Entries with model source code
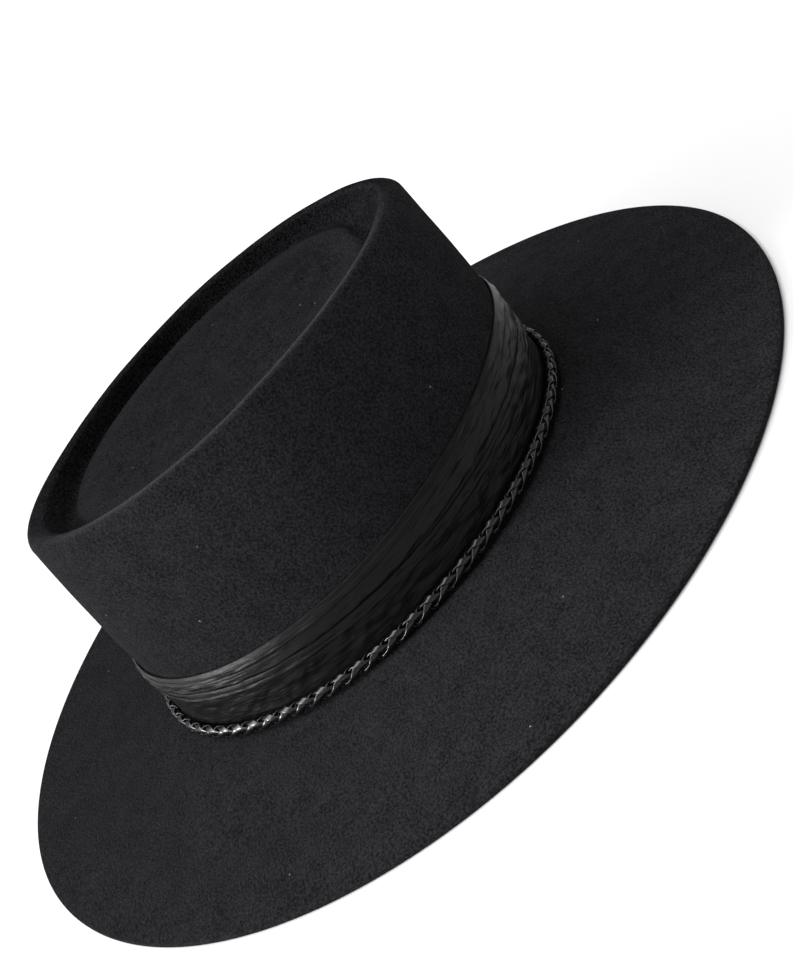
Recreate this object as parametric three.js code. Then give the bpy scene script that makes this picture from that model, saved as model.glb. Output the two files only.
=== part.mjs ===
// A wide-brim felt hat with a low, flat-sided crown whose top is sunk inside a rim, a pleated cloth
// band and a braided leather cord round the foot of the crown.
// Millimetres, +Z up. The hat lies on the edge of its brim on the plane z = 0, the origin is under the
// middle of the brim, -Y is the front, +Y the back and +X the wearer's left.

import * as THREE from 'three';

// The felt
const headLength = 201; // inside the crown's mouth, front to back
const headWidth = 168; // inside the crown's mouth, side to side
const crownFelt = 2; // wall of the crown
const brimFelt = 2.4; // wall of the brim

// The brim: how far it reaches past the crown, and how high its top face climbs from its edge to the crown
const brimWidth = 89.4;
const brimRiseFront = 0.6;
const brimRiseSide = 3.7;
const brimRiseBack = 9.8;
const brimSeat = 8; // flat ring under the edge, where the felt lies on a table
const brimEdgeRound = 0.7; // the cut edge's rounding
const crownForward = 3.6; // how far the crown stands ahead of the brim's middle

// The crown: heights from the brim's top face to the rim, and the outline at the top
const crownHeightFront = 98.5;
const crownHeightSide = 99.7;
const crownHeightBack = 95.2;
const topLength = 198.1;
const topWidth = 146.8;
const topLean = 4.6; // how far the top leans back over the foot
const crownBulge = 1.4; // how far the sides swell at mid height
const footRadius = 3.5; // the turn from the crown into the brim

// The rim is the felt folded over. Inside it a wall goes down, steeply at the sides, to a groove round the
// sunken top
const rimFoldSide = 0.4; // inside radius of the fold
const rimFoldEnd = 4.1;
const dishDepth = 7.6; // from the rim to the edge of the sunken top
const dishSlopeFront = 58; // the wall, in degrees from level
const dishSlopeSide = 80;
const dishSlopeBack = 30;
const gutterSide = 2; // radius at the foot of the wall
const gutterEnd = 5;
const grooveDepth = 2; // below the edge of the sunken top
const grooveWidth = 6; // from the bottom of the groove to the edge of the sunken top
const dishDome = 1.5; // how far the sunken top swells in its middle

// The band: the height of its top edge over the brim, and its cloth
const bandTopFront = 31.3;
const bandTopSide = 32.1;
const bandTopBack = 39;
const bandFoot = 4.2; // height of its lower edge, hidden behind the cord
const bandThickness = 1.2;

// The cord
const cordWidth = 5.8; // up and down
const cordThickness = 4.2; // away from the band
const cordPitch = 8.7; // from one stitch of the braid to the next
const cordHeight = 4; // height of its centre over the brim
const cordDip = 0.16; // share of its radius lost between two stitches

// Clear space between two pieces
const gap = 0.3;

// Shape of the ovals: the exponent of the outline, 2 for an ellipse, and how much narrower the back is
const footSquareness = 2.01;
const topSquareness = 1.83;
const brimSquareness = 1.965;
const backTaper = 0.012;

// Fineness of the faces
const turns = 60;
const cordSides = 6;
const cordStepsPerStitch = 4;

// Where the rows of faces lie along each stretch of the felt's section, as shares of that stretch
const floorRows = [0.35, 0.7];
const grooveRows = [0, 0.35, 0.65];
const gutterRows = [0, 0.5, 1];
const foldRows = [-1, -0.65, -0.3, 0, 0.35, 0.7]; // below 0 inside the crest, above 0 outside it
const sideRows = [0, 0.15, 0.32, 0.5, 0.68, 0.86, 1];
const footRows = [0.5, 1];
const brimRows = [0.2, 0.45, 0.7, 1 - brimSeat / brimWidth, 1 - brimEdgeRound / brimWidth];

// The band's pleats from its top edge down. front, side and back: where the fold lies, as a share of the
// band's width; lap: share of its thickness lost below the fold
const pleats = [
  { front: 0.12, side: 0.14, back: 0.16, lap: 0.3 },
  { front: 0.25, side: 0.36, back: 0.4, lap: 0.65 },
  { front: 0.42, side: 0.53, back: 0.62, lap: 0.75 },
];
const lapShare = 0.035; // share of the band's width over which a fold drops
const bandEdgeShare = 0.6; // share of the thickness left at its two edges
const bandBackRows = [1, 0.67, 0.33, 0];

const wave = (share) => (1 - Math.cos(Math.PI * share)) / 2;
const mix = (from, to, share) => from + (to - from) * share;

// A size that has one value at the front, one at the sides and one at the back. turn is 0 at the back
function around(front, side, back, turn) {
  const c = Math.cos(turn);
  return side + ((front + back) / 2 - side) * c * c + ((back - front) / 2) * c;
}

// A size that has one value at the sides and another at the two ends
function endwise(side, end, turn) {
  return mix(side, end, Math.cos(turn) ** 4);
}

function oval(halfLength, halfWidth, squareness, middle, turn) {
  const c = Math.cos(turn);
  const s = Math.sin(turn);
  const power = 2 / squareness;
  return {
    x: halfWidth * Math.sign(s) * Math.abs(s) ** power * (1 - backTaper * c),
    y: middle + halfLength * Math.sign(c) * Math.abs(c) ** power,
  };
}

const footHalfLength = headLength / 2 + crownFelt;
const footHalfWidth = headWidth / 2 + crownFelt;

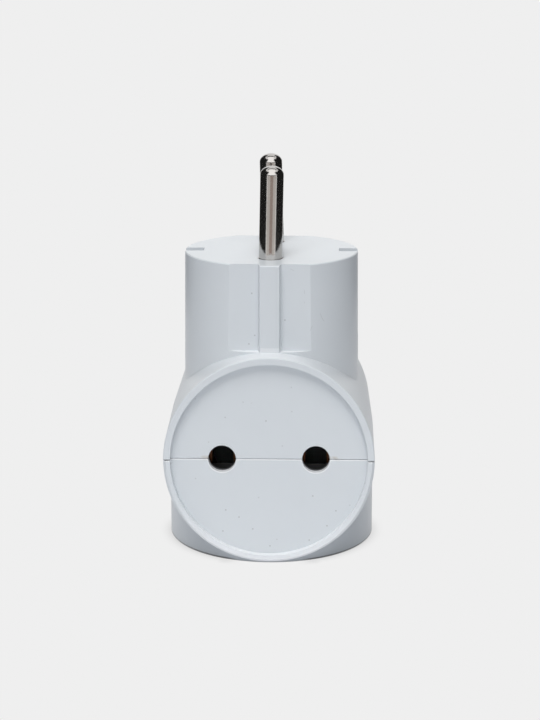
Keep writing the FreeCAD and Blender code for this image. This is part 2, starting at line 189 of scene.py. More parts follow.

§ REQUIREMENT: Emit the full listing verbatim.

§ RESPONSE BELOW:
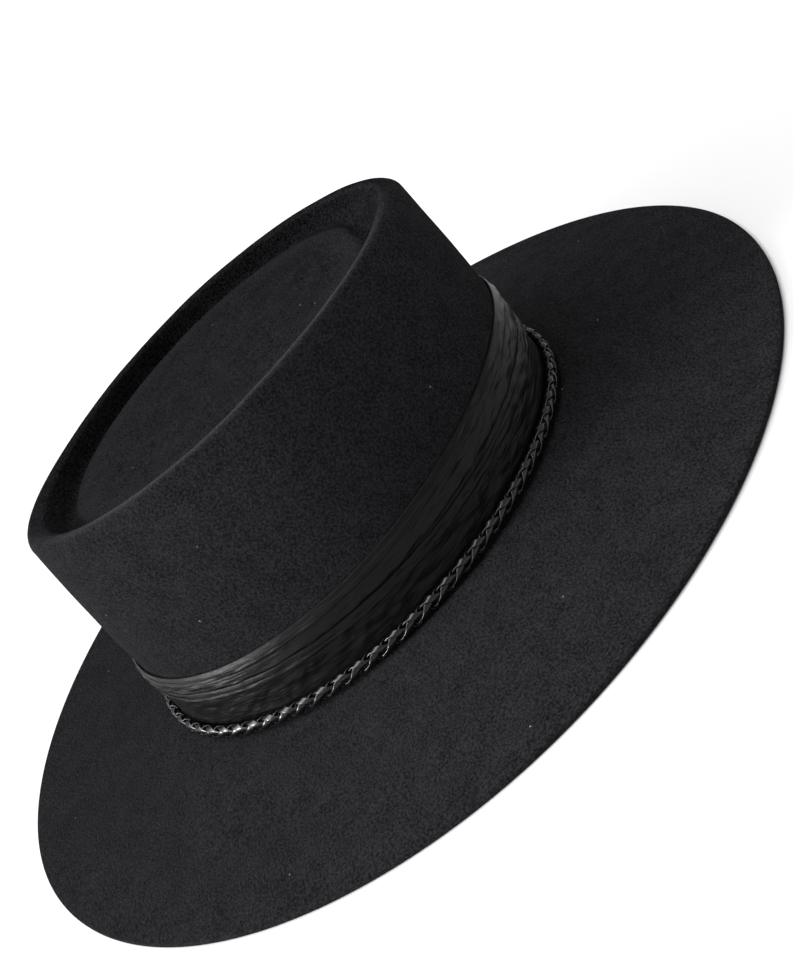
Recreate this object as parametric three.js code. Then give the bpy scene script that makes this picture from that model, saved as model.glb. Output the two files only.
=== part.mjs ===
// A wide-brim felt hat with a low, flat-sided crown whose top is sunk inside a rim, a pleated cloth
// band and a braided leather cord round the foot of the crown.
// Millimetres, +Z up. The hat lies on the edge of its brim on the plane z = 0, the origin is under the
// middle of the brim, -Y is the front, +Y the back and +X the wearer's left.

import * as THREE from 'three';

// The felt
const headLength = 201; // inside the crown's mouth, front to back
const headWidth = 168; // inside the crown's mouth, side to side
const crownFelt = 2; // wall of the crown
const brimFelt = 2.4; // wall of the brim

// The brim: how far it reaches past the crown, and how high its top face climbs from its edge to the crown
const brimWidth = 89.4;
const brimRiseFront = 0.6;
const brimRiseSide = 3.7;
const brimRiseBack = 9.8;
const brimSeat = 8; // flat ring under the edge, where the felt lies on a table
const brimEdgeRound = 0.7; // the cut edge's rounding
const crownForward = 3.6; // how far the crown stands ahead of the brim's middle

// The crown: heights from the brim's top face to the rim, and the outline at the top
const crownHeightFront = 98.5;
const crownHeightSide = 99.7;
const crownHeightBack = 95.2;
const topLength = 198.1;
const topWidth = 146.8;
const topLean = 4.6; // how far the top leans back over the foot
const crownBulge = 1.4; // how far the sides swell at mid height
const footRadius = 3.5; // the turn from the crown into the brim

// The rim is the felt folded over. Inside it a wall goes down, steeply at the sides, to a groove round the
// sunken top
const rimFoldSide = 0.4; // inside radius of the fold
const rimFoldEnd = 4.1;
const dishDepth = 7.6; // from the rim to the edge of the sunken top
const dishSlopeFront = 58; // the wall, in degrees from level
const dishSlopeSide = 80;
const dishSlopeBack = 30;
const gutterSide = 2; // radius at the foot of the wall
const gutterEnd = 5;
const grooveDepth = 2; // below the edge of the sunken top
const grooveWidth = 6; // from the bottom of the groove to the edge of the sunken top
const dishDome = 1.5; // how far the sunken top swells in its middle

// The band: the height of its top edge over the brim, and its cloth
const bandTopFront = 31.3;
const bandTopSide = 32.1;
const bandTopBack = 39;
const bandFoot = 4.2; // height of its lower edge, hidden behind the cord
const bandThickness = 1.2;

// The cord
const cordWidth = 5.8; // up and down
const cordThickness = 4.2; // away from the band
const cordPitch = 8.7; // from one stitch of the braid to the next
const cordHeight = 4; // height of its centre over the brim
const cordDip = 0.16; // share of its radius lost between two stitches

// Clear space between two pieces
const gap = 0.3;

// Shape of the ovals: the exponent of the outline, 2 for an ellipse, and how much narrower the back is
const footSquareness = 2.01;
const topSquareness = 1.83;
const brimSquareness = 1.965;
const backTaper = 0.012;

// Fineness of the faces
const turns = 60;
const cordSides = 6;
const cordStepsPerStitch = 4;

// Where the rows of faces lie along each stretch of the felt's section, as shares of that stretch
const floorRows = [0.35, 0.7];
const grooveRows = [0, 0.35, 0.65];
const gutterRows = [0, 0.5, 1];
const foldRows = [-1, -0.65, -0.3, 0, 0.35, 0.7]; // below 0 inside the crest, above 0 outside it
const sideRows = [0, 0.15, 0.32, 0.5, 0.68, 0.86, 1];
const footRows = [0.5, 1];
const brimRows = [0.2, 0.45, 0.7, 1 - brimSeat / brimWidth, 1 - brimEdgeRound / brimWidth];

// The band's pleats from its top edge down. front, side and back: where the fold lies, as a share of the
// band's width; lap: share of its thickness lost below the fold
const pleats = [
  { front: 0.12, side: 0.14, back: 0.16, lap: 0.3 },
  { front: 0.25, side: 0.36, back: 0.4, lap: 0.65 },
  { front: 0.42, side: 0.53, back: 0.62, lap: 0.75 },
];
const lapShare = 0.035; // share of the band's width over which a fold drops
const bandEdgeShare = 0.6; // share of the thickness left at its two edges
const bandBackRows = [1, 0.67, 0.33, 0];

const wave = (share) => (1 - Math.cos(Math.PI * share)) / 2;
const mix = (from, to, share) => from + (to - from) * share;

// A size that has one value at the front, one at the sides and one at the back. turn is 0 at the back
function around(front, side, back, turn) {
  const c = Math.cos(turn);
  return side + ((front + back) / 2 - side) * c * c + ((back - front) / 2) * c;
}

// A size that has one value at the sides and another at the two ends
function endwise(side, end, turn) {
  return mix(side, end, Math.cos(turn) ** 4);
}

function oval(halfLength, halfWidth, squareness, middle, turn) {
  const c = Math.cos(turn);
  const s = Math.sin(turn);
  const power = 2 / squareness;
  return {
    x: halfWidth * Math.sign(s) * Math.abs(s) ** power * (1 - backTaper * c),
    y: middle + halfLength * Math.sign(c) * Math.abs(c) ** power,
  };
}

const footHalfLength = headLength / 2 + crownFelt;
const footHalfWidth = headWidth / 2 + crownFelt;

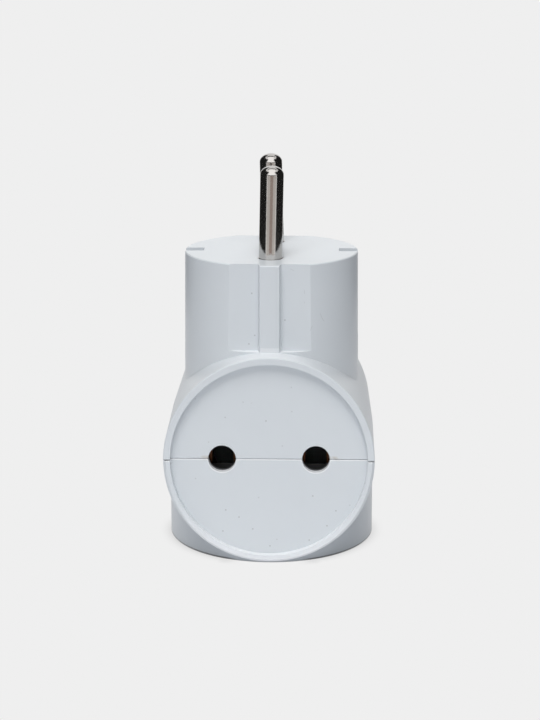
Keep writing the FreeCAD and Blender code for this image. This is part 2, starting at line 189 of scene.py. More parts follow.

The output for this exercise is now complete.